Geopath Observed Mobile Device Routed Trip Frequency

Understanding out-of-home audience impressions is valuable. The delivery and effectiveness of a campaign, though, is largely influenced by reach and frequency as well. In the past, reach and frequency were estimated based on surveys, complicated models, or random duplication. With a thorough understanding of population movement across all possible pedestrian and vehicular links in a geography, it is possible to deliver granular reach and frequency metrics based on observed device movement.

This document explains the process of capturing observed reach and frequency measures for any given:

  1. Campaign (inventory display(s) and time period)

  2. Target market

  3. Target audience profile(s)

Reach & Frequency Development Process

Panel Identification & Panel Characteristics

The process starts with identifying a set of consistent devices that make up a panel throughout the course of the campaign period. A device in the panel must be visible in at least 40 separate hours per week for all weeks during the campaign period.
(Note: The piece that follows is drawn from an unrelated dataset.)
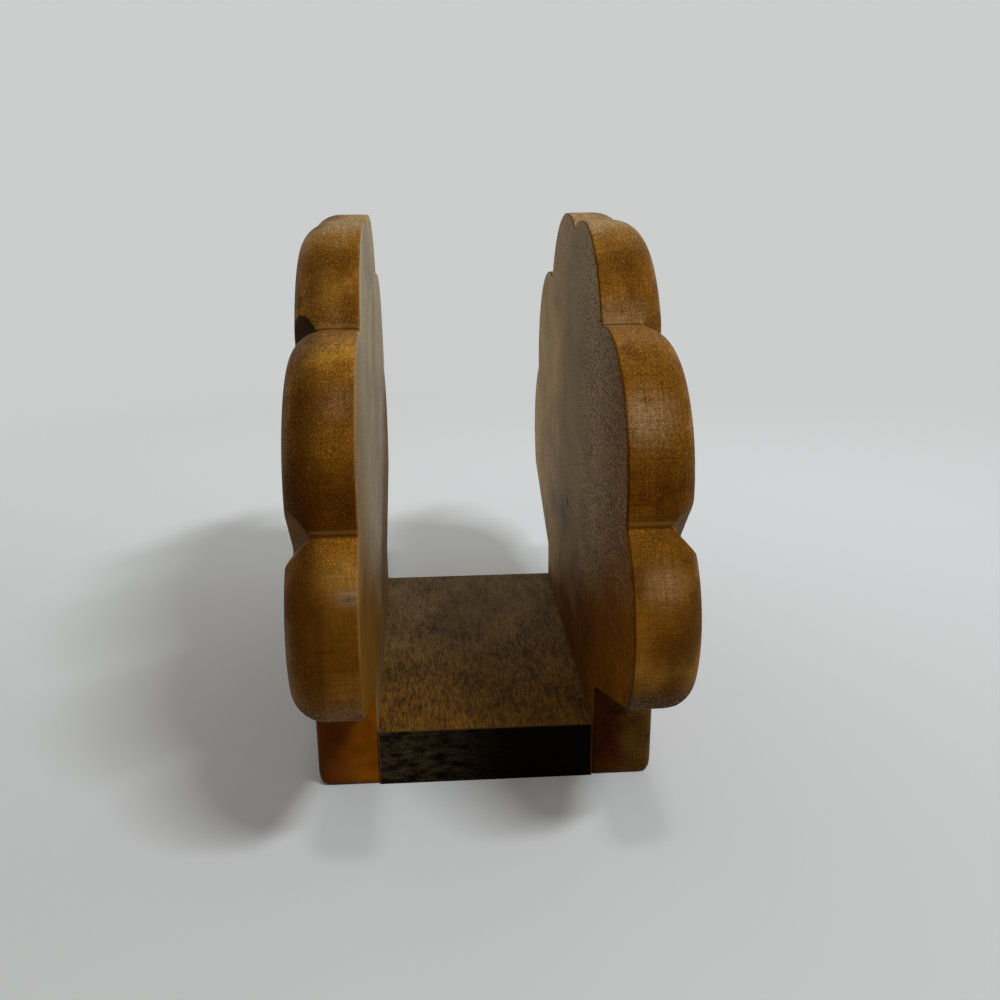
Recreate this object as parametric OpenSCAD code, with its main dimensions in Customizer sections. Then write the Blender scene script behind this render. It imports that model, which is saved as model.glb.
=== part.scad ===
// Upright wooden napkin holder: two scalloped side panels doweled and glued to a base board.
// The origin is the middle of the underside. The slot runs along Y, and -Y is the front.

/* [Slot] */
// Clear width between the two panels
slot_w = 44; // [36:0.5:60]

/* [Base] */
// Depth of the base board and of the panels' feet, front to back
base_d = 81.5; // [76:0.5:88]
// Thickness of the base board
base_t = 12.3; // [10:0.1:16]

/* [Panel] */
// Thickness of the board that each panel is sawn from
panel_t = 12.7; // [11:0.1:18]
// Height of the foot where the sloping underside leaves it
foot_h = 20.7; // [18:0.1:23]
// Slope of the underside, from the foot up to the lower lobe, in degrees
underside_slope = 22; // [18:1:26]
// Radius that eases the foot's outer edges
foot_edge_r = 2.5; // [1:0.1:4]

/* [Upper lobes] */
// Distance of the lobe's centre from the panel's middle
upper_lobe_y = 11.8; // [9:0.1:14]
// Height of the lobe's centre
upper_lobe_z = 82.4; // [80:0.1:85]
// Radius of the lobe
upper_lobe_r = 28.5; // [27:0.1:30]

/* [Middle lobes] */
// Distance of the lobe's centre from the panel's middle
middle_lobe_y = 43.8; // [42:0.1:46]
// Height of the lobe's centre
middle_lobe_z = 69.3; // [67:0.1:71]
// Radius of the lobe
middle_lobe_r = 25; // [23.5:0.1:26.5]

/* [Lower lobes] */
// Distance of the lobe's centre from the panel's middle
lower_lobe_y = 56.8; // [55:0.1:59]
// Height of the lobe's centre
lower_lobe_z = 46.6; // [45:0.1:48]
// Radius of the lobe
lower_lobe_r = 21.7; // [20.5:0.1:23]

/* [Rounded edge] */
// Radius of the rounding on the panel's outer edge
edge_r = 6.35; // [3:0.05:9]

/* [Grooves] */
// Length on the outer face of the V groove that runs in from each notch between two lobes
groove_run = 16.5; // [10:0.5:20]
// Depth of the groove below the outer face, at the notch
groove_depth = 4.8; // [2:0.1:6]
// Opening angle of the groove, in degrees
groove_angle = 100; // [80:1:120]

/* [Dowels] */
// Diameter of a dowel
dowel_d = 6; // [4:0.5:8]
// Depth that a dowel enters the panel
dowel_panel_depth = 8; // [5:0.5:9]
// Depth that a dowel enters the base board
dowel_base_depth = 14; // [8:0.5:16]
// Distance of a dowel's axis from the front or back end of the base board
dowel_inset = 18; // [10:0.5:30]
// Chamfer on each end of a dowel
dowel_chamfer = 0.6; // [0.2:0.1:1]
// Radial room for glue round a dowel
glue_gap = 0.05; // [0.02:0.01:0.1]
// Depth left for glue beyond each end of a dowel
dowel_end_gap = 0.5; // [0.2:0.1:1]

/* [Hidden] */
$fn = 180;
overrun = 1;
dowel_z = base_t / 2;
dowel_y = base_d / 2 - dowel_inset;

// In the panel's own plane, X is the front-to-back direction, Y is up and Z is outwards.
// Each lobe of one side, from the top down: its centre's X and Y, then its radius.
LOBES = [
    [upper_lobe_y, upper_lobe_z, upper_lobe_r],
    [middle_lobe_y, middle_lobe_z, middle_lobe_r],
    [lower_lobe_y, lower_lobe_z, lower_lobe_r]
];
lower_centre = [lower_lobe_y, lower_lobe_z];
foot_corner = [base_d / 2, foot_h];
underside_dir = [cos(underside_slope), sin(underside_slope)];
underside_out = [sin(underside_slope), -cos(underside_slope)];
// A point just below the underside, squarely under the lower lobe's centre
underside_run = (lower_centre - foot_corner) * underside_dir;
underside_low = foot_corner + underside_run * underside_dir + overrun * underside_out;
// Height at which the underside's rounding meets the line of the foot's end
shoulder_top = foot_h + edge_r / cos(underside_slope);

function centre(lobe) = [lobe[0], lobe[1]];
function radius(lobe) = lobe[2];
function mirrored(lobe) = [-lobe[0], lobe[1], lobe[2]];

// Direction from the line of two lobes' centres out to their notch, where b comes after a anticlockwise.
function outward(a, b) =
    let (along = (centre(b) - centre(a)) / norm(centre(b) - centre(a)))
    [along.y, -along.x];

// The point where the outlines of two lobes meet.
function notch(a, b) =
    let (
        gap = norm(centre(b) - centre(a)),
        along = (centre(b) - centre(a)) / gap,
        run = (radius(a) * radius(a) - radius(b) * radius(b) + gap * gap) / (2 * gap),
        rise = sqrt(radius(a) * radius(a) - run * run)
    )
    centre(a) + run * along + rise * outward(a, b);

// What rounding takes off a square corner, with the wood on its -X and -Y sides.
// The waste stops at the corner's X side, or runs past it.
module corner_waste(r, past = 0) {
    translate([-r, -r]) difference() {
        square([r + past, r + overrun]);
        circle(r);
    }
}

module rounded_lobe(lobe) {
    r = radius(lobe);
    translate(centre(lobe)) rotate_extrude() difference() {
        square([r, panel_t]);
        translate([r, panel_t]) corner_waste(edge_r, overrun);
    }
}

module half_lobes() {
    for (lobe = LOBES) rounded_lobe(lobe);
}

// The V groove between two lobes. It starts on the outer face and gets deeper towards the notch.
module groove(a, b) {
    way = outward(a, b);
    start = notch(a, b) - groove_run * way;
    slope = atan(groove_depth / groove_run);
    half_width = panel_t * tan(groove_angle / 2);
    length = groove_run / cos(slope) + 2 * edge_r;
    translate([start.x, start.y, panel_t])
        rotate([0, slope, atan2(way.y, way.x)])
            translate([-overrun, 0, 0])
                rotate([90, 0, 90])
                    linear_extrude(length + overrun)
                        polygon([[0, 0], [half_width, panel_t], [-half_width, panel_t]]);
}

module half_grooves() {
    for (i = [1 : len(LOBES) - 1]) groove(LOBES[i], LOBES[i - 1]);
}

// The flat middle of the panel, which joins the lobes' centres, with the foot below it.
module web() {
    side = concat([for (lobe = LOBES) centre(lobe)], [underside_low, foot_corner, [foot_corner.x, 0]]);
    last = len(side) - 1;
    linear_extrude(panel_t) polygon(concat(side, [for (i = [last : -1 : 0]) [-side[i].x, side[i].y]]));
}

// What is sawn away below one side's sloping underside, and rounded off its outer edge.
module underside_cut() {
    reach = lower_lobe_y + lower_lobe_r;
    intersection() {
        translate(foot_corner) rotate(underside_slope) {
            translate([-edge_r, -reach, -overrun]) cube([reach + edge_r, reach, panel_t + 2 * overrun]);
            translate([reach, 0, panel_t]) rotate([90, 0, -90]) linear_extrude(reach + edge_r) corner_waste(edge_r, overrun);
        }
        translate([foot_corner.x, -reach, -overrun]) cube([reach, 2 * reach, panel_t + 2 * overrun]);
    }
}

// The easing of the foot's outer upright edge on one side.
module upright_easing() {
    translate([foot_corner.x, shoulder_top, panel_t])
        rotate([90, 0, 0])
            linear_extrude(shoulder_top + overrun) corner_waste(foot_edge_r);
}

// The easing of the foot's outer bottom edge.
module bottom_easing() {
    translate([base_d / 2 + overrun, 0, panel_t])
        rotate([90, 0, -90])
            linear_extrude(base_d + 2 * overrun) corner_waste(foot_edge_r, overrun);
}

// One panel in its own plane, with its inner face at Z 0.
module panel() {
    difference() {
        union() {
            web();
            half_lobes();
            mirror([1, 0, 0]) half_lobes();
        }
        half_grooves();
        mirror([1, 0, 0]) half_grooves();
        groove(LOBES[0], mirrored(LOBES[0]));
        underside_cut();
        mirror([1, 0, 0]) underside_cut();
        upright_easing();
        mirror([1, 0, 0]) upright_easing();
        bottom_easing();
        for (end = [-1, 1])
            translate([end * dowel_y, dowel_z, -overrun])
                cylinder(d = dowel_d + 2 * glue_gap, h = dowel_panel_depth + dowel_end_gap + overrun);
    }
}

module right_panel() {
    color([0.55, 0.35, 0.13]) translate([slot_w / 2, 0, 0]) rotate([90, 0, 90]) panel();
}

module left_panel() {
    color([0.50, 0.31, 0.12]) mirror([1, 0, 0]) translate([slot_w / 2, 0, 0]) rotate([90, 0, 90]) panel();
}

module base_board() {
    depth = dowel_base_depth + dowel_end_gap;
    color([0.29, 0.20, 0.13]) difference() {
        translate([-slot_w / 2, -base_d / 2, 0]) cube([slot_w, base_d, base_t]);
        for (side = [-1, 1], end = [-1, 1])
            translate([side * (slot_w / 2 - depth), end * dowel_y, dowel_z])
                rotate([0, side * 90, 0])
                    cylinder(d = dowel_d + 2 * glue_gap, h = depth + overrun);
    }
}

// A dowel through the seam on one side, -1 for left, at one end, -1 for front.
module dowel(side, end) {
    r = dowel_d / 2;
    l = dowel_panel_depth + dowel_base_depth;
    c = dowel_chamfer;
    color([0.80, 0.66, 0.45])
        translate([side * (slot_w / 2 - dowel_base_depth), end * dowel_y, dowel_z])
            rotate([0, side * 90, 0])
                rotate_extrude() polygon([[0, 0], [r - c, 0], [r, c], [r, l - c], [r - c, l], [0, l]]);
}

left_panel();
right_panel();
base_board();
dowel(-1, -1);  // dowel_left_front
dowel(-1, 1);  // dowel_left_back
dowel(1, -1);  // dowel_right_front
dowel(1, 1);  // dowel_right_back
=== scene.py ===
"""Looks of the wooden napkin holder: camera, light, floor and procedural wood."""

import math

import bpy
from mathutils import Matrix, Vector

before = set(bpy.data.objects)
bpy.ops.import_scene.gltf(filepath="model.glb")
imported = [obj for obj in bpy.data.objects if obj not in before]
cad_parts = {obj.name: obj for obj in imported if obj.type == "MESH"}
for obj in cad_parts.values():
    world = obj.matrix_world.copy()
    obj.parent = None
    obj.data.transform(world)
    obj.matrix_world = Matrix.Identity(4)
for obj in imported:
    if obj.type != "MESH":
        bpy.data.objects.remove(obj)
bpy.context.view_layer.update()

MM = 0.001

# Camera
CAMERA_AT = Vector((-10.67, -234.5, 126.1)) * MM
CAMERA_YAW = math.radians(4.05)
CAMERA_PITCH = math.radians(18.45)
CAMERA_ROLL = math.radians(-0.26)
FOCAL_SHARE = 1.075
SENSOR = 36.0
CLIP_NEAR = 0.01
CLIP_FAR = 200


def make_camera():
    look = Vector((math.sin(CAMERA_YAW) * math.cos(CAMERA_PITCH),
                   math.cos(CAMERA_YAW) * math.cos(CAMERA_PITCH),
                   -math.sin(CAMERA_PITCH)))
    level = Vector((math.cos(CAMERA_YAW), -math.sin(CAMERA_YAW), 0))
    over = level.cross(look)
    right = math.cos(CAMERA_ROLL) * level + math.sin(CAMERA_ROLL) * over
    up = math.cos(CAMERA_ROLL) * over - math.sin(CAMERA_ROLL) * level
    data = bpy.data.cameras.new("camera")
    data.sensor_width = SENSOR
    data.lens = FOCAL_SHARE * SENSOR
    data.clip_start = CLIP_NEAR
    data.clip_end = CLIP_FAR
    camera = bpy.data.objects.new("camera", data)
    camera.matrix_world = Matrix((right, up, -look)).transposed().to_4x4()
    camera.location = CAMERA_AT
    bpy.context.scene.collection.objects.link(camera)
    bpy.context.scene.camera = camera


make_camera()


# Node graphs
BUMP_STRENGTH = 0.5


class Val:
    """A socket of a node tree, with arithmetic that adds Math nodes."""

    def __init__(self, graph, socket):
        self.graph = graph
        self.socket = socket

    def __add__(self, other): return self.graph.math("ADD", self, other)
    def __radd__(self, other): return self.graph.math("ADD", other, self)
    def __sub__(self, other): return self.graph.math("SUBTRACT", self, other)
    def __rsub__(self, other): return self.graph.math("SUBTRACT", other, self)
    def __mul__(self, other): return self.graph.math("MULTIPLY", self, other)
    def __rmul__(self, other): return self.graph.math("MULTIPLY", other, self)
    def __truediv__(self, other): return self.graph.math("DIVIDE", self, other)
    def __abs__(self): return self.graph.math("ABSOLUTE", self)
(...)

Due to their high visibility, these are the devices that we have confidence in around their activity and how their movement represents the general behavior of their cohort. Devices must also live within the target market

The figure below shows our nationwide device panel size that is being used for the analysis as a function of campaign start date and its duration. Results show that even though panel size decreases as the length of the campaign increases, it is often the case that a consistent panel even over 12 weeks represents around 2% of the US 16+ population and can be confidently extrapolated to the US population. In addition, as we curate and improve our data sources, our sampling rates have been increasing over time. We expect this trend to continue.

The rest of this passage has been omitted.